Un groupe de jeunes, presque adolescents, issus pour la plupart des bidonvilles, endoctrinés, ayant vécu l’exclusion dans toutes ses formes, n’ayant que la haine aveugle au cœur, se font exploser en plein centre de la capitale économique. Les appareils de sécurité ont fait leur travail. A défaut d’une réforme de la gouvernance du système de sécurité, quelques dérapages ont été commis, dus surtout à la persistance des anciennes pratiques. A cette époque, le processus de réconciliation était encore si fragile. Il devait être consolidé par des réformes politiques et administratives profondes, avant même la grande vague provoquée par ce qu’on a vite appelé « printemps arabe», couronnée par la Constitution de 2011. Le terrorisme est aveugle. C’est le fruit de la haine et de l’ignorance. La lutte contre ce phénomène est nécessaire. Mais cette lutte ne peut pas être réduite exclusivement à la dimension sécuritaire. A elle seule, cette dimension est non seulement insuffisante, mais elle peut se révéler, à moyen/long terme, contre-productive.

Le terrorisme a un terreau qu’il faut comprendre pour le démonter

Le terreau du terrorisme est fait de l’exclusion, de la pauvreté et de l’injustice, auxquelles s’ajoute l’ignorance. La haine aveugle se développe facilement dans ce terreau. Très souvent, le terrorisme est le langage du désespoir, le langage de celles et ceux qui vivent dans ce terreau, sans autres alternatives que la haine et la violence aveugle.

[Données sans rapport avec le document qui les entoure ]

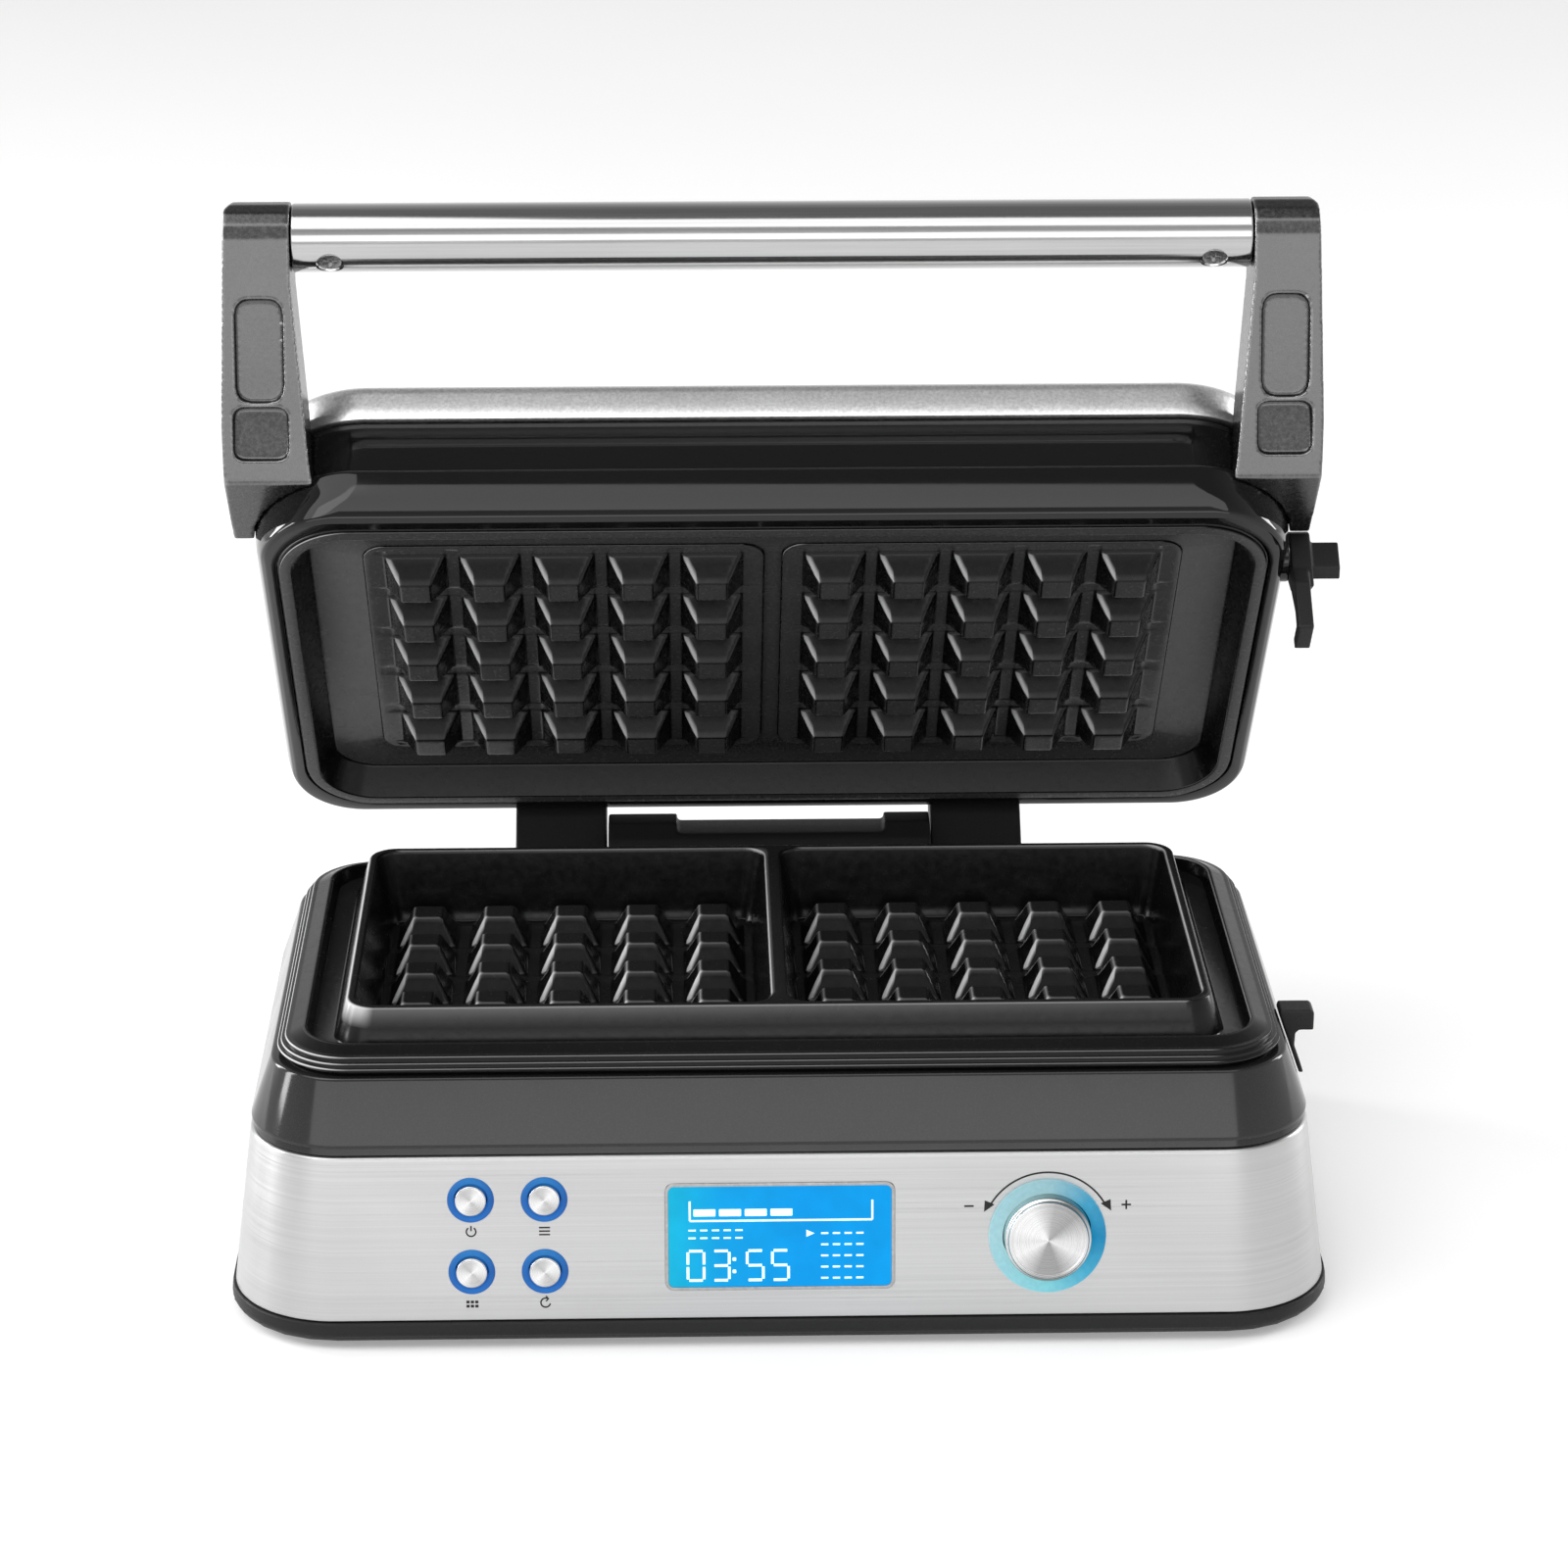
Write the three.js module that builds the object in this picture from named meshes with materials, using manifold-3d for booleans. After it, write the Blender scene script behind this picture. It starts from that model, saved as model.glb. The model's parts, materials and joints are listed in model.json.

S’attaquer au terrorisme, de manière radicale, c’est oser dévoiler la réalité qui le génère ou tout au moins qui le favorise. Le système d’enseignement est dans un état catastrophique. Comment, dans l’état actuel de ce système, aider nos enfants à développer un esprit de tolérance ? Quels programmes scolaires devant susciter l’esprit critique et constructif, l’acceptation de l’autre dans la diversité? Quel programme intégrant la philosophie des religions pour révéler la dimension profondément humaniste, aussi bien de l’Islam que des autres religions ?
L’éducation et l’école constituent la meilleure voie pour éradiquer le fanatisme, quelle que soit sa couleur. Que peut-on attendre d’une école qui fabrique des exclus ?
Les médias sont aussi incontournables. Ils accompagnent la population dans la vie quotidienne, du matin au soir. Leur contenu actuel va-t-il dans le sens du développement de la culture de tolérance ?
La lutte contre la pauvreté est aussi le meilleur moyen pour « couper l’herbe » au phénomène du terrorisme. Donner l’espoir à travers l’égalité des chances. La lutte contre la pauvreté ne se résume pas seulement en des actions ponctuelles fondées sur une logique caritative. Cette lutte est inséparable de celle contre les inégalités sociales, dont l’origine n’est ni l’effort ni le mérite.
La lutte efficace contre le terrorisme, plus précisément contre les causes économiques, sociales et culturelles du terrorisme est inséparable de cette dynamique sociale que peuvent déclencher des acteurs publics conscients de cette réalité et responsables de leurs décisions et actes. Réduire cette lutte à la dimension sécuritaire, c’est simplement répondre à une haine aveugle par un autre type d’aveuglement tout aussi dangereux dans ses conséquences à moyen et long termes. En effet, plusieurs années après le drame ou la tragédie du 16 mai, le recul est nécessaire. C’est le regard du sociologue, l’observation objective du scientifique qui est nécessaire pour tenter d’expliquer les causes profondes de ce phénomène que l’on appelle le terrorisme. Cette démarche est nécessaire non seulement pour expliquer, pour comprendre, mais surtout pour appuyer les décisions et les actions de changement de cette réalité qui fait le terreau fertile de tous les terrorismes. Après le massacre de Charlie Hebdo en France, le 5 janvier 2015, le premier ministre, Manuel Valls, dans un moment de lucidité, et de spontanéité, a établi un lien entre ce massacre, et le « système d’apartheid » qui exclut les jeunes de la banlieue parisienne, issus de l’immigration. Rapidement, des boucliers se sont levés pour censurer cette déclaration, vite oubliée.
Tous les Etats sont confrontés à ce monstre du 21ème siècle.   
Or, partout dans le monde, l’aveuglement officiel des pouvoirs publics ne peut que continuer à susciter l’autre aveuglement, et créer les conditions favorables à de nouvelles violences, approfondissant encore plus le fossé de l’incompréhension.